Forecasting Future Values
Now for the grand finale – using our model to forecast! Let's say we want to predict the value for Quarter 2 of Year 4. We'll plug the values into our equation:
Value = 2 + 2 * 4 + 3 * 0 - 1 * 1 - 2 * 0 = 2 + 8 - 1 = 9
So, our model predicts a value of 9 for Quarter 2 of Year 4. To forecast for other quarters and years, we simply plug in the corresponding values for Year and the dummy variables. This is where the power of our model shines. We can generate forecasts for any future period, taking into account both the underlying trend (captured by the Year variable) and the seasonal patterns (captured by the dummy variables). However, it's important to remember that forecasts are not perfect predictions.

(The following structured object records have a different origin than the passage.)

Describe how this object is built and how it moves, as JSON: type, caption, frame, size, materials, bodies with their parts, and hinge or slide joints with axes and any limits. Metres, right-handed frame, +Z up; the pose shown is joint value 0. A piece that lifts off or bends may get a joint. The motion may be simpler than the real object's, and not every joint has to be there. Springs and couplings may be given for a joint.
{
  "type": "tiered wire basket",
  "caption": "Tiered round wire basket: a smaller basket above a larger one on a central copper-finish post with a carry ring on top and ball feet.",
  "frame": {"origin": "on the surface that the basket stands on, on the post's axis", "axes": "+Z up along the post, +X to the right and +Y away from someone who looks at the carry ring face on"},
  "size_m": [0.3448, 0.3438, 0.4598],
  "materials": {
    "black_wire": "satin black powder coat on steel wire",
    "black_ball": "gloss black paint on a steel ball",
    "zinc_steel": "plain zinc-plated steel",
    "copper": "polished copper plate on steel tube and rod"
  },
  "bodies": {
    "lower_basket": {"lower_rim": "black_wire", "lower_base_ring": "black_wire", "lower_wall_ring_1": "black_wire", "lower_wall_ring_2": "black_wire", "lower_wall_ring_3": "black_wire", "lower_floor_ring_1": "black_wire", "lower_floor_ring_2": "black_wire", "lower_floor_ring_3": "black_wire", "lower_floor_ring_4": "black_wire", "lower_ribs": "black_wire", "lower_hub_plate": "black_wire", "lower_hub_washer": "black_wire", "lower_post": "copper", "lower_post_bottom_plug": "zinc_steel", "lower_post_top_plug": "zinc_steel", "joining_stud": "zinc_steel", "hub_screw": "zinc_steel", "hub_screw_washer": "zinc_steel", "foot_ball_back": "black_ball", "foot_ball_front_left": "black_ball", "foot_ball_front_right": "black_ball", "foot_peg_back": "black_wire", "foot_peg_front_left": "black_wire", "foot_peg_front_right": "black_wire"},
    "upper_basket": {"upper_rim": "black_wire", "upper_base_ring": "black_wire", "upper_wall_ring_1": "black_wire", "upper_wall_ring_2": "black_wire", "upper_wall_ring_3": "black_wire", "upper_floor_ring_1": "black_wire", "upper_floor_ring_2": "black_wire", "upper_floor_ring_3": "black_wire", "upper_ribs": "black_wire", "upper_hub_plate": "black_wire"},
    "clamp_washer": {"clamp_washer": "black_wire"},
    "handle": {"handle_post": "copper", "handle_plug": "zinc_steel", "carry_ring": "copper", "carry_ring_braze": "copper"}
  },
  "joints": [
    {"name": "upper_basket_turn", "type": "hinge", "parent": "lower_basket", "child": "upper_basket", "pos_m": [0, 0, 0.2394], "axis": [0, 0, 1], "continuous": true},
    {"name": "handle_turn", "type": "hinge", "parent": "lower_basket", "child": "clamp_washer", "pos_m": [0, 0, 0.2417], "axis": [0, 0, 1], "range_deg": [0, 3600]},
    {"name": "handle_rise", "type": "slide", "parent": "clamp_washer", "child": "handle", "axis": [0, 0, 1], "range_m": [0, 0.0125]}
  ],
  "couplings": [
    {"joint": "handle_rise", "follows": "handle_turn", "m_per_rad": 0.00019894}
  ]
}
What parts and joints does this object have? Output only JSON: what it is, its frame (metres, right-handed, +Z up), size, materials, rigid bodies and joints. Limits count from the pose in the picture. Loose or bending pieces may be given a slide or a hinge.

They are based on historical data and assumptions about the future. The further we forecast into the future, the more uncertainty there is. It's always a good idea to consider a range of possible outcomes rather than relying on a single point forecast. We can also use our model to generate confidence intervals, which provide a measure of the uncertainty around our forecasts. Furthermore, it's essential to regularly update the model with new data. As more data becomes available, we can re-estimate the coefficients and improve the accuracy of our forecasts. Time series forecasting is an iterative process, and continuous monitoring and refinement are key to success.
Conclusion
And there you have it! We've explored how to use multiple regression with dummy variables to forecast time series data with seasonal effects. By understanding the underlying principles and following these steps, you can make more informed predictions and decisions. Keep practicing, and you'll become a time series forecasting whiz in no time!